# YOUR INSTRUCTIONS:
Copy exactly the lines of the material below that run from the one containing "shank above it." through the one containing "if empty is". Copy no other lines.

# INFORMATION SHOWN:
::::
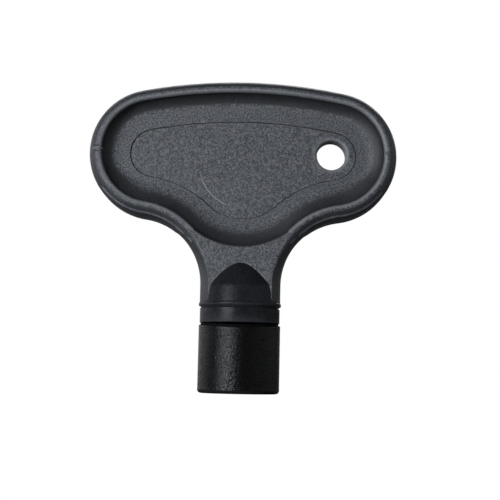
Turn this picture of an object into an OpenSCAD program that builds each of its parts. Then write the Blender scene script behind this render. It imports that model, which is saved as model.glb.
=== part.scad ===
// Radiator bleed key: a moulded tee handle over a steel insert with a square socket.
// The key stands on its socket mouth: X runs across the bow, Y through its thickness
// and Z up the shank. The key ring hole is in the lobe at +X.

/* [Bow] */
// Width of the bow over its two lobes
bow_w = 42.5; // [38:0.5:50]
// Radius of each lobe of the bow
lobe_r = 9; // [8:0.25:10]
// Height of the lobe centres above the socket mouth
lobe_z = 32.8; // [31:0.1:40]
// Radius of the shallow arc along the top of the bow
crown_r = 70; // [60:1:110]
// Radius of the hollow between each lobe and the neck
flank_r = 9.2; // [7.5:0.1:10]
// Thickness of the bow over its rim
bow_t = 7; // [6.4:0.2:9]
// Width of the rounding round the bow's outer edge
edge_w = 1.5; // [1:0.1:1.6]
// Height of the flat band left along the middle of that edge
edge_flat = 2.4; // [0.4:0.1:3]

/* [Dish] */
// Width of the rim round the dish
rim_w = 1.9; // [1.9:0.1:3]
// Depth of the dish below the rim
dish_deep = 2.2; // [1.6:0.1:2.6]
// Radius of the foot of the dish, above the neck
dish_foot_r = 10.5; // [8.5:0.25:12]
// Width of the hollow slope under the rim
cove_w = 2.5; // [2:0.1:3]
// Width of the flat margin between that slope and the step of the floor
margin_w = 1.2; // [0.3:0.1:1.5]
// Bevel that breaks the inner edge of the rim
rim_break = 0.25; // [0.1:0.05:0.4]
// Depth of the step round the mould insert that forms the flat floor
pad_step = 0.08; // [0.04:0.02:0.2]

/* [Key ring hole] */
// Diameter of the key ring hole
ring_d = 4; // [3:0.1:4.6]
// Height of the key ring hole above the lobe's centre
ring_rise = 0.2; // [0:0.1:0.4]
// Bevel round both ends of the key ring hole
ring_bevel = 0.4; // [0.1:0.05:0.6]

/* [Neck] */
// Width of the flat-sided neck under the bow
neck_w = 10.8; // [10.2:0.1:10.8]
// Diameter of the round neck below it
neck_d = 11.1; // [11.1:0.05:11.8]
// How far the ridge round the neck stands out
ridge_out = 0.1; // [0.05:0.05:0.4]
// Height of the ridge
ridge_h = 0.5; // [0.3:0.05:0.8]
// Diameter of the ferrule below the ridge
ferrule_d = 10.95; // [10.4:0.05:11.05]
// Height of the ferrule
ferrule_h = 2.3; // [2:0.1:3.2]
// Height of the round neck between the ridge and its cone
barrel_h = 1.9; // [1:0.1:2.2]
// Angle of the cone that runs from the round neck into the bow
cone_angle = 31; // [28:0.5:36]
// Depth under the bow's face at which the cone ends
cone_under = 0.5; // [0.3:0.1:1]

/* [Socket insert] */
// Outer diameter of the steel collar
collar_d = 11.2; // [10.6:0.1:12.4]
// Height of the steel collar
collar_h = 9.3; // [8.8:0.1:10]
// Bevel round the mouth end of the collar
mouth_bevel = 0.45; // [0.2:0.05:0.7]
// Bevel round the top of the collar
collar_bevel = 0.5; // [0.1:0.05:0.7]
// Width across flats of the square spindle that the key turns
spindle_af = 5; // [4.4:0.1:5.4]
// Clearance between the spindle and the socket
socket_clearance = 0.15; // [0.05:0.05:0.3]
// Depth of the square socket
socket_deep = 8.5; // [7:0.25:9]
// Bevel that leads the spindle into the socket
lead_in = 0.5; // [0.2:0.05:0.6]

/* [Joint between steel and plastic] */
// Height of the open seam between the collar and the handle
seam_h = 0.2; // [0.1:0.05:0.6]
// Depth of that seam
seam_deep = 0.7; // [0.4:0.05:0.9]
// Width across flats of the hexagonal shank inside the handle
shank_af = 6.6; // [5.8:0.1:6.8]
// Length of the shank above its seat
shank_l = 6.2; // [5.2:0.1:7]
// Depth of the groove that locks the shank in the plastic
lock_deep = 0.6; // [0.3:0.05:0.8]
// Width of the locking groove
lock_w = 1.4; // [0.8:0.1:1.8]
// Clearance between the shank and the plastic round it
shank_gap = 0.02; // [0.01:0.01:0.05]

/* [Hidden] */
$fn = 96;
charcoal = [0.13, 0.14, 0.155];
blackened_steel = [0.05, 0.05, 0.055];
// Flats in the rounding of the rim and in the slope of the dish
round_steps = 6;
// Flats along the crown, a lobe, a flank and the foot, each on one side of the key
crown_steps = 3;
lobe_steps = 16;
flank_steps = 4;
foot_steps = 7;
// How far a cut runs past the surface that it opens
above = 1;

// The bow is drawn lying down: x across it, y up the key and z through its thickness.
half_t = bow_t / 2;
edge_h = half_t - edge_flat / 2;
floor_z = half_t - dish_deep;
cove_h = dish_deep - rim_break - pad_step;
pad_in = rim_w + cove_w + margin_w;
lobe_x = bow_w / 2 - lobe_r;
lobe_c = [lobe_x, lobe_z];
crown_c = [0, lobe_z - sqrt(pow(crown_r - lobe_r, 2) - pow(lobe_x, 2))];
crown_half = asin(lobe_x / (crown_r - lobe_r));
flank_x = neck_w / 2 + flank_r;
flank_c = [flank_x, lobe_z - sqrt(pow(lobe_r + flank_r, 2) - pow(flank_x - lobe_x, 2))];
foot_reach = dish_foot_r + rim_w + flank_r;
foot_c = [0, flank_c.y + sqrt(pow(foot_reach, 2) - pow(flank_x, 2))];
lobe_to_flank = heading(lobe_c, flank_c);
flank_to_lobe = lobe_to_flank + 180;
flank_to_foot = heading(flank_c, foot_c);
foot_to_flank = flank_to_foot - 180;

// Heights along the key.
seat_z = collar_h + seam_h;
ridge_z = seat_z + ferrule_h;
barrel_z = ridge_z + ridge_h;
cone_z = barrel_z + barrel_h;

// Direction from one centre to another, in degrees.
function heading(a, b) = atan2(b.y - a.y, b.x - a.x);

// Points along an arc.
function arc(c, r, from, to, steps) =
    [for (i = [0:steps]) c + r * [cos(from + (to - from) * i / steps), sin(from + (to - from) * i / steps)]];

// Right half of a ring round the bow, moved inwards, from the top to where the foot begins.
function half_ring(inwards) = concat(
    arc(crown_c, crown_r - inwards, 90, 90 - crown_half, crown_steps),
    tail(arc(lobe_c, lobe_r - inwards, 90 - crown_half, lobe_to_flank, lobe_steps)),
    tail(arc(flank_c, flank_r + inwards, flank_to_lobe, flank_to_foot, flank_steps))
);

// The rest of that half: round the foot of the dish, or down the neck and across its end.
function dish_foot(inwards) =
    tail(arc(foot_c, dish_foot_r + rim_w - inwards, foot_to_flank, -90, foot_steps));
function neck_side(inwards) = concat(
    tail(arc(flank_c, flank_r + inwards, flank_to_foot, 180, foot_steps - 2)),
    [[neck_w / 2 - inwards, cone_z], [0, cone_z]]
);

// A list without its first point, for an arc that goes on from the one before.
function tail(points) = [for (i = [1:len(points) - 1]) points[i]];

// A whole ring at one height: the right half, then the left one back to the top.
function ring(right, z) = concat(
    [for (p = right) [p.x, p.y, z]],
    [for (i = [len(right) - 2:-1:1]) [-right[i].x, right[i].y, z]]
);

// Rings of the bow's rounded edge, from its middle out to the rim, then of the dish, down to
// its floor. On the back face the heights are negative and the order is turned round.
function edge_rings(face) = [for (i = [0:round_steps]) let (
    a = 90 * i / round_steps,
    inwards = edge_w * (1 - cos(a))
) ring(concat(half_ring(inwards), neck_side(inwards)), face * (edge_flat / 2 + edge_h * sin(a)))];
function dish_rings(face) = [for (p = concat(
    [[rim_w - rim_break, half_t]],
    [for (i = [0:round_steps]) let (a = 90 * i / round_steps)
        [rim_w + cove_w * (1 - cos(a)), half_t - rim_break - cove_h * sin(a)]],
    [[pad_in, floor_z + pad_step], [pad_in, floor_z]]
)) ring(concat(half_ring(p.x), dish_foot(p.x)), face * p.y)];
function turned_round(list) = [for (i = [len(list) - 1:-1:0]) list[i]];

// The bow and the flat neck under it: one closed skin of rings, with a dish on both faces.
module bow_plate() {
    front = concat(edge_rings(1), dish_rings(1));
    back = concat(edge_rings(-1), dish_rings(-1));
    rings = concat(turned_round(back), front);
    n = len(rings[0]);
    last = len(rings) - 1;
    points = concat([for (r = rings) each r], [[0, lobe_z, -floor_z], [0, lobe_z, floor_z]]);
    back_middle = len(points) - 2;
    front_middle = len(points) - 1;
    walls = [for (k = [0:last - 1], i = [0:n - 1]) let (j = (i + 1) % n)
        each [[k * n + i, k * n + j, (k + 1) * n + i], [k * n + j, (k + 1) * n + j, (k + 1) * n + i]]];
    floors = [for (i = [0:n - 1]) let (j = (i + 1) % n)
        each [[back_middle, j, i], [front_middle, last * n + i, last * n + j]]];
    polyhedron(points, concat(walls, floors), convexity = 6);
}

// The key ring hole through the right lobe, bevelled at both ends.
module ring_hole() {
    translate([lobe_c.x, lobe_c.y + ring_rise, 0]) {
        cylinder(d = ring_d, h = bow_t, center = true);
        for (face = [0, 1])
            mirror([0, 0, face])
                translate([0, 0, floor_z - ring_bevel])
                    cylinder(d1 = ring_d, d2 = ring_d + 2 * (ring_bevel + above), h = ring_bevel + above);
    }
}

// The round neck: ferrule, ridge, plain barrel and the cone that dies into the bow's faces.
module round_neck() {
    neck_r = neck_d / 2;
    ridge_r = neck_r + ridge_out;
    tip_r = half_t - cone_under;
    tip_z = cone_z + (neck_r - tip_r) / tan(cone_angle);
    rotate_extrude()
        polygon([
            [0, seat_z],
            [ferrule_d / 2, seat_z],
            [ferrule_d / 2, ridge_z],
            [ridge_r, ridge_z],
            [ridge_r, barrel_z - ridge_out],
            [neck_r, barrel_z],
            [neck_r, cone_z],
            [tip_r, tip_z],
            [0, tip_z]
        ]);
}

// The hexagonal shank with its locking groove. The handle is moulded round it, and its
// hollow is the same shape, larger by the gap.
module shank(gap = 0) {
    hex_d = (shank_af + 2 * gap) / cos(30);
    lock_z = seat_z + shank_l / 2;
    difference() {
        translate([0, 0, seat_z - gap])
            cylinder(d = hex_d, h = shank_l + 2 * gap, $fn = 6);
        translate([0, 0, lock_z - lock_w / 2 + gap])
            difference() {
                cylinder(d = hex_d + 2 * above, h = lock_w - 2 * gap);
                cylinder(d = shank_af + 2 * gap - 2 * lock_deep, h = lock_w - 2 * gap);
            }
    }
}

// The moulded handle.
module handle() {
    color(charcoal)
        difference() {
            union() {
                rotate([90, 0, 0])
                    bow_plate();
                round_neck();
            }
            rotate([90, 0, 0])
                ring_hole();
            shank(shank_gap);
        }
}

// The steel insert: collar, square socket, seat for the handle, and the shank above it.
module socket_insert() {
    collar_r = collar_d / 2;
    seat_r = ferrule_d / 2 - seam_deep;
    socket_af = spindle_af + socket_clearance;
    mouth_r = socket_af / sqrt(2) + lead_in / 2;
    color(blackened_steel)
        difference() {
            union() {
                rotate_extrude()
                    polygon([
                        [0, 0],
                        [collar_r - mouth_bevel, 0],
                        [collar_r, mouth_bevel],
                        [collar_r, collar_h - collar_bevel],
                        [collar_r - collar_bevel, collar_h],
                        [seat_r, collar_h],
                        [seat_r, seat_z],
                        [0, seat_z]
                    ]);
                shank();
            }
            translate([-socket_af / 2, -socket_af / 2, -above])
                cube([socket_af, socket_af, socket_deep + above]);
            translate([0, 0, -above])
                cylinder(r1 = mouth_r + above, r2 = mouth_r - lead_in, h = lead_in + above);
        }
}

handle();
socket_insert();
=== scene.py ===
# %% [markdown]
# # A radiator bleed key
#
# The object is a small key that opens the air vent of a radiator. It has two pieces: a moulded
# handle of charcoal plastic, dished on both faces like the bow of a door key, and a blackened
# steel insert whose square socket fits over the vent's spindle.
#
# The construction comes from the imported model, which is loaded here as a fixed frame. In that
# frame the key stands on its socket mouth: X runs across the bow, Y through its thickness with
# the front face towards -Y, and Z up the shank. Blender counts in metres. Sizes are chosen as
# plain numbers of millimetres, and `mm` turns them into metres where a shape is made.

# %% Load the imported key
import math

import bmesh
import bpy
from mathutils import Matrix, Vector
from mathutils.kdtree import KDTree


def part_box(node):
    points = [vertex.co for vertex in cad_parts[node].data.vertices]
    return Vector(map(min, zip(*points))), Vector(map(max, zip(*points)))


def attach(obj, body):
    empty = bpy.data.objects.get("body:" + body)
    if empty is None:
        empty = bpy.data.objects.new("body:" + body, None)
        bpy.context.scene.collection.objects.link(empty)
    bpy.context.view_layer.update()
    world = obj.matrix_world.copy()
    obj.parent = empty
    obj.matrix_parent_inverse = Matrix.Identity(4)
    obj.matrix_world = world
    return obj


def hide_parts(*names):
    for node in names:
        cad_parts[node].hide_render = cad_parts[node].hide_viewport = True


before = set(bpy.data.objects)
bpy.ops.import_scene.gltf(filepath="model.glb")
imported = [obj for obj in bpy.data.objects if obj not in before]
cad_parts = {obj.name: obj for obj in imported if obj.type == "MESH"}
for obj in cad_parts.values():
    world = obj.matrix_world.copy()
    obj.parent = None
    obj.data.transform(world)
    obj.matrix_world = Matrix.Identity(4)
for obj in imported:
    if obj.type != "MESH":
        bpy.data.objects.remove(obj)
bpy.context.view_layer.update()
mm = 0.001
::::
# TASK ANSWER:
// The steel insert: collar, square socket, seat for the handle, and the shank above it.
module socket_insert() {
    collar_r = collar_d / 2;
    seat_r = ferrule_d / 2 - seam_deep;
    socket_af = spindle_af + socket_clearance;
    mouth_r = socket_af / sqrt(2) + lead_in / 2;
    color(blackened_steel)
        difference() {
            union() {
                rotate_extrude()
                    polygon([
                        [0, 0],
                        [collar_r - mouth_bevel, 0],
                        [collar_r, mouth_bevel],
                        [collar_r, collar_h - collar_bevel],
                        [collar_r - collar_bevel, collar_h],
                        [seat_r, collar_h],
                        [seat_r, seat_z],
                        [0, seat_z]
                    ]);
                shank();
            }
            translate([-socket_af / 2, -socket_af / 2, -above])
                cube([socket_af, socket_af, socket_deep + above]);
            translate([0, 0, -above])
                cylinder(r1 = mouth_r + above, r2 = mouth_r - lead_in, h = lead_in + above);
        }
}

handle();
socket_insert();
=== scene.py ===
# %% [markdown]
# # A radiator bleed key
#
# The object is a small key that opens the air vent of a radiator. It has two pieces: a moulded
# handle of charcoal plastic, dished on both faces like the bow of a door key, and a blackened
# steel insert whose square socket fits over the vent's spindle.
#
# The construction comes from the imported model, which is loaded here as a fixed frame. In that
# frame the key stands on its socket mouth: X runs across the bow, Y through its thickness with
# the front face towards -Y, and Z up the shank. Blender counts in metres. Sizes are chosen as
# plain numbers of millimetres, and `mm` turns them into metres where a shape is made.

# %% Load the imported key
import math

import bmesh
import bpy
from mathutils import Matrix, Vector
from mathutils.kdtree import KDTree


def part_box(node):
    points = [vertex.co for vertex in cad_parts[node].data.vertices]
    return Vector(map(min, zip(*points))), Vector(map(max, zip(*points)))


def attach(obj, body):
    empty = bpy.data.objects.get("body:" + body)
    if empty is None:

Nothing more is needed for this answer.